Enemy At The Gates: The Corporate Psychopath and Delusional Leadership

In Steve Jobs, Walter Isaacson relates Job’s penchant for distorting reality calling it the reality distortion field. I call it delusional leadership. Steve Jobs created a powerhouse company, and a lot of collateral damage along the way.

I have seen leaders that distort reality of an event, outcome or situation. The impact this has on satisfaction, motivation, engagement, individual self-efficacy and a host of other factors of individual and organizational success is significant.

Leaders who operate from a delusional state could be considered psychopaths, Machiavellian or narcissistic. In the book Snakes In Suits, Paul Babiak and Robert Hare refer to this as the dark triad of subclinical psychopathy, discuss the differences, and note that psychopaths are at the mean end of the spectrum. The methods of the corporate psychopath make it difficult at times to assess the difference between the ordinary use of power and influence by leaders, and the psychotic underpinnings of manipulation and exploitation used by corporate psychopaths.

One key ingredient of leadership lacking in psychopaths is empathy. They have a total lack of empathy and are cold-hearted, but could make you think otherwise.  Impression management is one way leaders manage persona and corporate psychopaths use impression management to ingratiate themselves to those that they view can help them. The stories of the corporate psychopath are designed to manipulate others to their own end. Delusional leaders use a distortion of reality, historical reallocation of facts and telling the distorted story to others to validate their distorted reality.

I have observed leaders create a detailed story that builds their identity around other people’s work, or a delusional perception of the history around an event or outcome.  The validation of their reality is achieved by conning bystanders that may have group influence with a story that is patently false or at a minimum distorted as to reality thus making the distorted reality “real”.
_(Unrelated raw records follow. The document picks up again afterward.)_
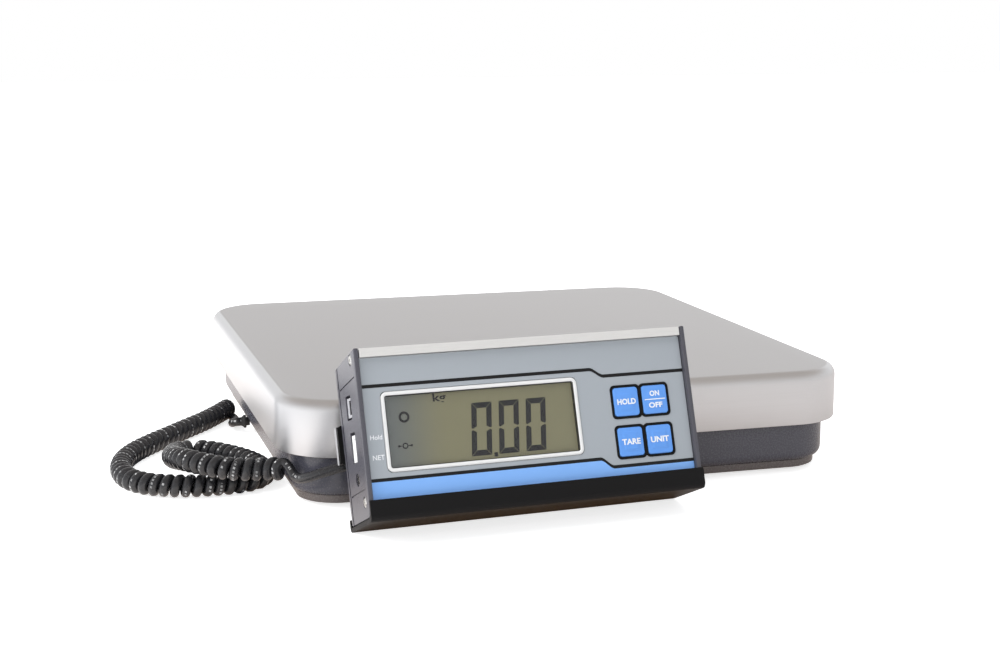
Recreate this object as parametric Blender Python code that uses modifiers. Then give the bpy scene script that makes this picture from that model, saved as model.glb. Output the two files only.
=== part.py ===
"""Bench scale: a square weighing platform on a moulded base, with a tilted display unit in a
sheet metal bracket standing in front of it, joined by a coiled cord. Metres, +Z up."""

import math

import bmesh
import bpy
from mathutils import Matrix, Vector

NAME = "bench_scale"

# Clearances
GAP = 0.0003
SLIDE_GAP = 0.0003
THREAD_GAP = 0.0003

# Weighing pan, a pressed sheet tray turned upside down
PLATFORM_AT = (0.0, 0.03374, 0.0)
PAN_SIDE = 0.320
PAN_TOP = 0.0595
PAN_SKIRT = 0.029
PAN_SHEET = 0.0015
PAN_CORNER = 0.0344
PAN_EDGE = 0.006
PAD_D = 0.018
PAD_T = 0.004

# Base moulding
BASE_INSET = 0.0071
BASE_CORNER = 0.0265
BASE_WALL = 0.003
BASE_BOTTOM = 0.0038
BASE_RIM_Z = 0.0092
BASE_RIM_IN = 0.0032
BASE_FLOOR_T = 0.0042
BASE_TOP = 0.044
RIB_T = 0.0025
RIB_H = 0.012
RIB_STEP = 0.0015
RIB_BESIDE = 0.010
RIB_BEYOND = 0.012

# Load cell and the parts bolted to it
CELL_L = 0.150
CELL_W = 0.040
CELL_H = 0.022
CELL_BORE = 0.015
CELL_BORE_X = 0.020
CELL_SLOT = 0.003
SPACER_L = 0.036
SPACER_T = 0.0037
BOLT_D = 0.008
BOLT_HEAD_D = 0.014
BOLT_HEAD_T = 0.003
BOLT_PITCH = 0.018
HUB_X = 0.170
HUB_Y = 0.100
HUB_T = 0.004
ARM_W = 0.024
ARM_H = 0.010
PAD_INSET = 0.042
ARM_END_D = 0.030

# Levelling feet
FOOT_INSET = 0.040
FOOT_D = 0.030
FOOT_T = 0.0032
STUD_D = 0.008
STUD_L = 0.020
BOSS_D = 0.018
BOSS_TOP = 0.028

# Display unit, in its own frame: X to the right, Y from the front to the back, Z up the face
UNIT_SIDE = -0.04428
UNIT_AHEAD = 0.02538
UNIT_TURN = math.radians(3.99)
UNIT_TILT = math.radians(18.935)
CAP_T = 0.0026
FACE_LEFT = 0.0125
FACE_MID = 0.02029
FACE_RIGHT = 0.0139
FACE_TOP = 0.084
RIM_OUT = 0.0025
REAR_TOP = (0.0362, 0.0787)
REAR_LOW = (0.0333, 0.0)
SHEET = 0.002
PANEL_Y = 0.0011
OVERLAY_T = 0.0008
OVERLAY_TOP = 0.0790
OVERLAY_LOW = 0.0060
COVER_T = 0.0025

# Display window
LCD_Z = 0.0424
LCD_W = 0.10096
LCD_H = 0.0386
FRAME_W = 0.0016
FRAME_OUT = 0.0004
GLASS_T = 0.0015
MODULE_T = 0.0030

# Keys, four in two rows
KEY_Z = 0.03708
KEY_PITCH_X = 0.01595
KEY_PITCH_Z = 0.02045
KEY_W = 0.0134
KEY_H = 0.0143
KEY_R = 0.0016
KEY_OUT = 0.0008
KEY_RING = 0.00065
KEY_STEM_D = 0.004
KEY_TRAVEL = 0.0004

# Circuit board and battery
BOARD_Y = 0.0085
BOARD_T = 0.0016
SLOT_RIB = 0.0014
SLOT_DEPTH = 0.0026
SWITCH = 0.006
PACK_W = 0.066
PACK_H = 0.016
PACK_T = 0.015
PACK_UP = 0.0027
DOOR_W = 0.074
DOOR_LOW = 0.0545
DOOR_T = 0.0013

# Connector openings in the left end cap: centre height, centre depth, height, depth
USB = (0.0570, 0.0166, 0.0114, 0.0084)
DATA = (0.0372, 0.0146, 0.0145, 0.0078)
JACK = (0.02135, 0.0135, 0.0060)
SCREW_TOP = (0.0056, 0.0792)
SCREW_LOW = (0.0046, 0.0098)
SCREW_D = 0.0028
SCREW_HEAD = 0.0052

# Parting grooves of the end caps: height at the front and at the back
GROOVE_HIGH = (0.0703, 0.0672)
GROOVE_LOW = (0.0160, 0.0138)
GROOVE_IN = 0.0014
GROOVE_W = 0.0008
GROOVE_D = 0.0005
SHELL_IN = 0.0046
SHELL_LINE = 0.0015
SHELL_DEEP = 0.0011

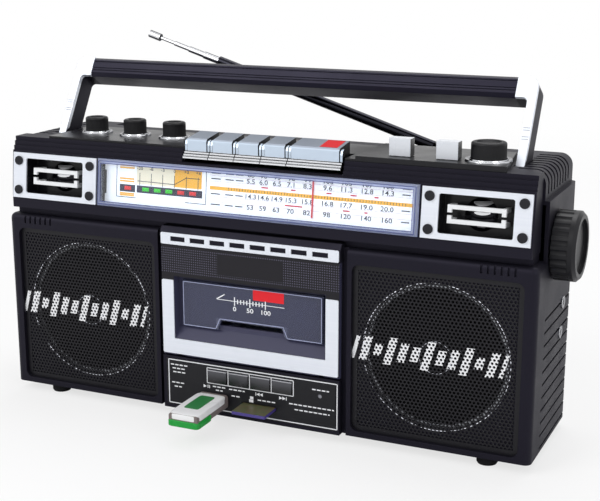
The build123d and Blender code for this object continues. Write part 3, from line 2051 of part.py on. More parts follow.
arm_inner = handle_half_width - handle_arm_width
with BuildPart() as handle_arms:
    for side in (-1, 1):
        arm(-arm_front - handle_trim_depth, side, 0, handle_trim_depth - handle_arm_depth)
        disc(
            aside(side * arm_inner),
            (handle_pivot_back, handle_pivot_height),
            handle_arm_depth / 2,
            side * handle_arm_width,
        )
        disc(
            aside(side * (arm_inner - handle_stud - well_gap)),
            (handle_pivot_back, handle_pivot_height),
            handle_stud_radius,
            side * (handle_arm_width + 2 * handle_stud + 2 * well_gap),
        )
handle_arms.part.label = "handle_arms"
export_step(handle_arms.part, "parts/handle_arms.step")

# Silver trims on the front of the arms and the upper corners
with BuildPart() as handle_trims:
    for side in (-1, 1):
        arm(-arm_front, side, 1, -handle_trim_depth)
    disc(
        aside(-handle_half_width - 1),
        (handle_pivot_back, handle_pivot_height),
        handle_arm_depth / 2,
        2 * handle_half_width + 2,
        Mode.SUBTRACT,
    )
handle_trims.part.label = "handle_trims"
export_step(handle_trims.part, "parts/handle_trims.step")

# Grip between the arms, bevelled and with three fine lines along its front
with BuildPart() as handle_grip:
    slab(
        on_handle(-arm_front),
        (-grip_half_width, grip_half_width),
        (handle_length - grip_height, handle_length),
        -handle_arm_depth,
    )
    forward_axis = Axis((0, 0, 0), (0, -cos(lean_away), sin(lean_away)))
    chamfer(handle_grip.edges().filter_by(Axis.X).group_by(forward_axis)[-1], grip_bevel)
    for up in grip_line_ups:
        slab(
            on_handle(-arm_front + 1),
            (-grip_half_width - 1, grip_half_width + 1),
            around(handle_length - grip_height + up, grip_line_width),
            -1 - grip_line_depth,
            mode=Mode.SUBTRACT,
        )
handle_grip.part.label = "handle_grip"
export_step(handle_grip.part, "parts/handle_grip.step")

# Aerial: swivel base, then tubes that slide in each other
rise = radians(aerial_rise)


def along_aerial(distance):
    """A plane square to the aerial, a distance from its pivot."""
    return Plane(
        origin=(
            mid_x + aerial_across - distance * cos(rise),
            mid_y + aerial_back,
            aerial_height + distance * sin(rise),
        ),
        x_dir=(0, 1, 0),
        z_dir=(-cos(rise), 0, sin(rise)),
    )


with BuildPart() as aerial_base:
    post_place = (aerial_across, aerial_back)
    disc(
        level(groove_floor - aerial_post_length),
        post_place,
        aerial_post_radius,
        aerial_post_length + 2 * moving_gap,
    )
    disc(level(groove_floor + moving_gap), post_place, aerial_flange_radius, aerial_flange)
    for side in (-1, 1):
        slab(
            level(groove_floor + moving_gap),
            around(aerial_across, aerial_cheek_width),
            sorted(aerial_back + side * back for back in aerial_cheek_backs),
            aerial_height - groove_floor - moving_gap + aerial_cheek_rise,
        )
    disc(
        facing(aerial_back + aerial_pin_half_length),
        (aerial_across, aerial_height),
        aerial_pin_radius,
        2 * aerial_pin_half_length,
    )
aerial_base.part.label = "aerial_base"
export_step(aerial_base.part, "parts/aerial_base.step")

with BuildPart() as aerial_tube:
    disc(
        facing(aerial_back + aerial_tongue / 2),
        (aerial_across, aerial_height),
        aerial_eye_radius,
        aerial_tongue,
    )
    with BuildSketch(along_aerial(0)) as tongue:
        Rectangle(aerial_tongue, aerial_tongue_width)
    extrude(tongue.sketch, amount=aerial_tongue_length)
    disc(
        along_aerial(aerial_tube_start),
        (0, 0),
        aerial_radii[0],
        aerial_tube_length - aerial_tube_start,
    )
    disc(
        along_aerial(aerial_tube_length + 1),
        (0, 0),
        aerial_radii[1] + 2 * running_gap,
        -aerial_overlap - aerial_bore_extra,
        Mode.SUBTRACT,
    )
    disc(
        facing(aerial_back + 3),
        (aerial_across, aerial_height),
        aerial_pin_radius + running_gap,
        6,
        Mode.SUBTRACT,
    )
aerial_tube.part.label = "aerial_tube"
export_step(aerial_tube.part, "parts/aerial_tube.step")

for number in (1, 2, 3, 4):
    inside = aerial_overlap - aerial_overlap_step * (number - 1)
    mouth = aerial_tube_length + aerial_shown * (number - 1)
    with BuildPart() as section:
        disc(along_aerial(mouth + aerial_shown), (0, 0), aerial_radii[number], -inside - aerial_shown)
        if number < 4:
            disc(
                along_aerial(mouth + aerial_shown + 1),
                (0, 0),
                aerial_radii[number + 1] + 2 * running_gap,
                -inside - aerial_shown - 2,
                Mode.SUBTRACT,
            )
        else:
            disc(
                along_aerial(mouth + aerial_shown),
                (0, 0),
                aerial_tip_radius,
                aerial_tip_length,
            )
    section.part.label = f"aerial_section_{number}"
    export_step(section.part, f"parts/aerial_section_{number}.step")

# Battery door on two small studs at its lower corners
with BuildPart() as battery_door:
    slab(
        facing(case_depth),
        (battery_left - battery_rabbet + moving_gap, battery_right + battery_rabbet - moving_gap),
        (battery_floor + moving_gap, battery_top + battery_rabbet - moving_gap),
        battery_door_thickness,
    )
    fillet(
        battery_door.edges().filter_by(Axis.X).group_by(Axis.Z)[0],
        radius=battery_door_thickness / 2 - seat_gap,
    )
    disc(
        aside(battery_left - battery_stud_reach),
        (battery_hinge_back, battery_hinge_height),
        battery_stud_radius,
        battery_right - battery_left + 2 * battery_stud_reach,
    )
    for turn in range(battery_rib_count):
        slab(
            facing(case_depth),
            battery_rib_across,
            around(battery_top - battery_rib_first - battery_rib_pitch * turn, battery_rib_width),
            battery_rib_depth,
            mode=Mode.SUBTRACT,
        )
battery_door.part.label = "battery_door"
export_step(battery_door.part, "parts/battery_door.step")
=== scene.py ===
"""A portable radio cassette player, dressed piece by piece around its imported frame."""
import math

import bpy
import numpy as np
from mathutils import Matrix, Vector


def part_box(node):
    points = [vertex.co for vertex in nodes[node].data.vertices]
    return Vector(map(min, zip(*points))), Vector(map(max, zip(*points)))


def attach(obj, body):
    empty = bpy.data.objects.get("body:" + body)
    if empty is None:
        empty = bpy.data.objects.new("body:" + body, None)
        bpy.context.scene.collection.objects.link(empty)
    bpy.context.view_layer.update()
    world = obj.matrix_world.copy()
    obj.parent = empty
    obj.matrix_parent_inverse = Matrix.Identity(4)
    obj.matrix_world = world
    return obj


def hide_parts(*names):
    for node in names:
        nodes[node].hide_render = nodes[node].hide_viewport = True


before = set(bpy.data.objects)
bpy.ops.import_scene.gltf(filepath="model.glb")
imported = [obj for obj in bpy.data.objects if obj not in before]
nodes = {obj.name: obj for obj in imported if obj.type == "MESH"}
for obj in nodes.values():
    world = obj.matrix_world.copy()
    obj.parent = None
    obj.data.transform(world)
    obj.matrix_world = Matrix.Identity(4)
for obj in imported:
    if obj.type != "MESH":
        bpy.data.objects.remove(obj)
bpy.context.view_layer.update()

scene = bpy.context.scene

# Camera: a short telephoto lens held a little above the player's top and off to its right,
# so that the front, the top and the right side all show.
eye = (0.3418, -0.7224, 0.3194)
turn = math.radians(24.184)
dip = math.radians(14.078)
lens = bpy.data.cameras.new("camera")
lens.lens = 74.41
camera = bpy.data.objects.new("camera", lens)
camera.location = eye
camera.rotation_euler = (math.pi / 2 - dip, 0, turn)
scene.collection.objects.link(camera)
scene.camera = camera

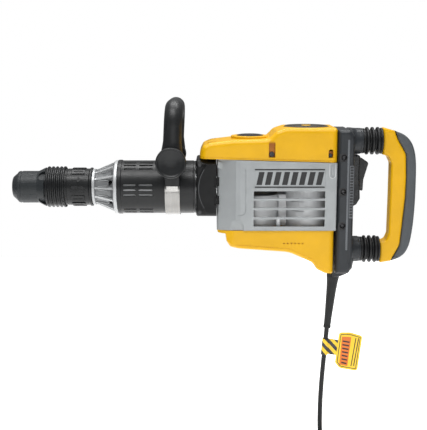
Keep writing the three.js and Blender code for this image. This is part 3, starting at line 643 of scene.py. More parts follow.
def ease(x):
    x = min(1.0, max(0.0, x))
    return x * x * (3 - 2 * x)


def relaxed(line, passes):
    """The line with its small kinks evened out and its ends kept."""
    for _ in range(passes):
        inner = [(a + 2 * b + c) / 4 for a, b, c in zip(line, line[1:], line[2:])]
        line = [line[0]] + inner + [line[-1]]
    return line


def cord_line():
    """Down from the guard, twelve turns in three layers, and out to the plug."""
    turns = [(r, z) for k, z in enumerate(COIL_LEVELS)
             for r in (COIL_RADII if k % 2 == 0 else COIL_RADII[::-1])]
    line = relaxed(smooth_line(HANGING, 4), 3)
    step = 10                   # degrees
    climb_start, climb_span = 110, 160      # the part of each turn that passes over to the next

    def on_coil(radius, level, angle):
        a = math.radians(angle)
        return Vector((COIL_AT[0] + radius * math.cos(a), COIL_AT[1] + radius * math.sin(a), level))

    for angle in range(ENTRY_ANGLE - 15, TURN_START, -step):
        line.append(on_coil(COIL_RADII[0], COIL_LEVELS[0], angle))
    for n, (radius, level) in enumerate(turns):
        last = n == len(turns) - 1
        after = turns[n] if last else turns[n + 1]
        for done in range(0, 270 if last else 360, step):
            w = ease((done - climb_start) / climb_span)
            line.append(on_coil(radius + (after[0] - radius) * w, level + (after[1] - level) * w,
                                TURN_START - done - 360 * n))
    line.append(Vector((COIL_AT[0], COIL_AT[1] - COIL_RADII[-1], COIL_LEVELS[-1])))
    return line + smooth_line([(COIL_AT[0] - 14, TAIL[0][1], COIL_LEVELS[-1] - 0.2)] + TAIL, 3)


def cord():
    line = cord_line()
    curve = bpy.data.curves.new("mains_cord", "CURVE")
    curve.dimensions = "3D"
    curve.bevel_depth = CORD_R * MM
    curve.bevel_resolution = 3
    curve.use_fill_caps = True
    spline = curve.splines.new("POLY")
    spline.points.add(len(line) - 1)
    for point, place in zip(spline.points, line):
        point.co = (*(place * MM), 1)
    spline.use_smooth = True
    obj = bpy.data.objects.new("mains_cord", curve)
    SCENE.collection.objects.link(obj)
    return settle(obj, RUBBER, ("power_cord", "cord_coil", "cord_tail"))


def coil_tie():
    """A narrow strap round the bundle on the coil's far side."""
    near, far = COIL_AT[1] + 31.2, COIL_AT[1] + 68.9
    top, low = COIL_LEVELS[0] + 5.3, COIL_LEVELS[-1] - 5.4
    outer = rect((near, far), (low, top), 4)
    strap = slab("coil_tie", "yz", outer, COIL_AT[0] - 8, COIL_AT[0] + 8, 0.5, 2, 8)
    hole = slab("hole", "yz", inset(outer, 1.0), COIL_AT[0] - 20, COIL_AT[0] + 20, 0, 1, 8)
    cut(strap, hole)
    head = block("head", (COIL_AT[0] - 5, COIL_AT[0] + 5), (far - 0.5, far + 3.5), (-512, -500))
    join(strap, head)
    return settle(polish(strap, 0.25), SMOOTH_BLACK)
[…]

The impact this has on those involved can create a culture of mistrust along with feelings of helplessness, resentment and resignation.

How do you manage delusional leaders? It is a challenging prospect since there is a significant amount of organizational trauma that can occur and much of the mechanics of delusional leadership relies on subtly changing perceptions. From my experience, what usually worked for me: authenticity, mindfulness, a support system, and integrity. These will eventually realign reality and shift perceptions. Crafting your own stories and producing an identity consistent with the positive end of the authenticity spectrum will help blunt delusional leadership.